The end of 2013 marks five years since the UAE entered a most difficult financial phase triggered by Dubai’s real estate slump. Five years is a reasonable timeframe, making it pertinent to ask if it is time to pronounce the crisis over. There is no official word yet, but the consensus seems to be we are almost there... but not quite.

The property market has come a long way since prices slumped by 60 per cent or more as the bubble of mindless speculation began to burst in 2008. Prices are not back to those dizzy levels, but have been climbing at a steady pace.

Dubai has, in fact, been named as one of the fastest growing property markets globally for 2013, with prices and rents touching the highest levels in five years. The awarding of Expo 2020 has provided further impetus, raising expectation about the likely course of the market and the economy in general.

The market rebound, coupled with the overall economic upturn, has been linked to a significant pick-up in the stock market, with Dubai emerging as one of the best performing globally this year. By end November, the Dubai stock index was up 82 per cent.
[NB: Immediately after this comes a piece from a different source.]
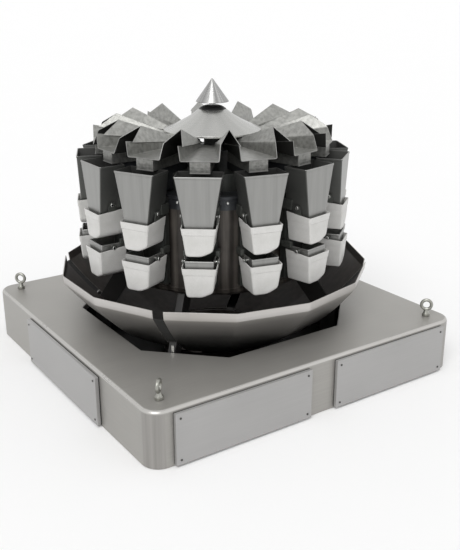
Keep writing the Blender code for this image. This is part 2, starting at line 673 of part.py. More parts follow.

Abu Dhabi gained 46 per cent during the same period.

Growth estimates for the overall economy have been revised upwards, with most suggesting more than 4 per cent, a significant improvement over the last two years.

Credit perception

In terms of financial stability and debt management, Dubai’s situation is much more comfortable thanks to the perception about the emirate’s safe haven status and future prospects. This has made it possible for the authorities to plan refinancing of some of the major debts maturing in the short to medium term. While the required infrastructure build-up for the Expo and other developments would necessitate raising of substantial additional debt, improved credit perception is expected to help in the process significantly.
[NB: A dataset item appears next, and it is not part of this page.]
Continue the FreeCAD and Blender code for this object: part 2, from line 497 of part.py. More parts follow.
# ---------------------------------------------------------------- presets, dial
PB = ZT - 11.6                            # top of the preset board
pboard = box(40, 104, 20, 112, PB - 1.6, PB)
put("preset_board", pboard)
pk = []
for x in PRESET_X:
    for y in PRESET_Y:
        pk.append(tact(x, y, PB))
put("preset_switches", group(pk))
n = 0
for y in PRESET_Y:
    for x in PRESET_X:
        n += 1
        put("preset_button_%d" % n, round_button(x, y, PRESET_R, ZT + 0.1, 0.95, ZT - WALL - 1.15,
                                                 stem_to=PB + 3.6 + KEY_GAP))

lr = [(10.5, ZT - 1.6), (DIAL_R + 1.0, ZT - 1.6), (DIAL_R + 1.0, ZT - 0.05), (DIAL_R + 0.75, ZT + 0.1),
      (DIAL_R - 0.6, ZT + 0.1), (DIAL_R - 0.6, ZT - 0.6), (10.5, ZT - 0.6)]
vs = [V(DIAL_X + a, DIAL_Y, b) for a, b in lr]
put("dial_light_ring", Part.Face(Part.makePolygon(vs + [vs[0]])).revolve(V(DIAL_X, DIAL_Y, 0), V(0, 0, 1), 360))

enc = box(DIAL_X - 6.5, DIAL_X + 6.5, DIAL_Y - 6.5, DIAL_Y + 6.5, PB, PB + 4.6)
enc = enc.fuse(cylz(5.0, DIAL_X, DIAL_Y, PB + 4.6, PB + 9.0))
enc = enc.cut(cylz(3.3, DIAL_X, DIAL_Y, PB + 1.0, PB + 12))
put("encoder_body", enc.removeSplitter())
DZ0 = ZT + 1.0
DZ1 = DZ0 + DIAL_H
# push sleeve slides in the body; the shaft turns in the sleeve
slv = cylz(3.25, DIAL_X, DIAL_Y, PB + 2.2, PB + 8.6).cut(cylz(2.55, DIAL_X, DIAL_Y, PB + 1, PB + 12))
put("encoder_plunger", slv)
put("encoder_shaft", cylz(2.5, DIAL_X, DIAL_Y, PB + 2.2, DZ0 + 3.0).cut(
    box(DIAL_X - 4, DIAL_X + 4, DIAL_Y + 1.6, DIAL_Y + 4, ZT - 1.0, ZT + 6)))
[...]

Overall, there has been improvement on all fundamental issues, barring some very difficult problems relating to financial obligations of market players and individual investors left behind by the crisis. The bankruptcies and defaults and the problems of stalled projects still dog. Dealing with devastated lives and ruined reputations is another question that has no easy answer.

Striking a balance between growth and ambition, particularly in view of the revival of some projects and launch of new ones, remains a delicate issue. It requires firm handling, particularly as the possibility of a return of some negative tendencies of the previous boom is becoming evident.

The fact that Dubai is among the fastest growing property markets is a great compliment to the resilience of the sector, but the risk of upswing in values needs to be controlled, considering that prices have been projected to increase at the same rate as in some of the previous quarters.

If prices are allowed to go beyond reasonable levels, it can complicate issues and lead to overheating, something the authorities have been meticulously trying to avert. Despite the introduction of a number of measures to prevent speculation-driven movements in the market — doubling of property registration fees, tighter norms on mortgage finance and graded increases in rentals replacing fixed caps — there are fears rents could go up substantially as landlords seek to make good their notional losses during the crisis years. This can put decent housing beyond the means of a large number of tenants.

Expo 2020 has no doubt raised the pitch for everyone, but there is need to watch the cost of living diligently to prevent matters from tipping over.

— The writer is a journalist based in the UAE.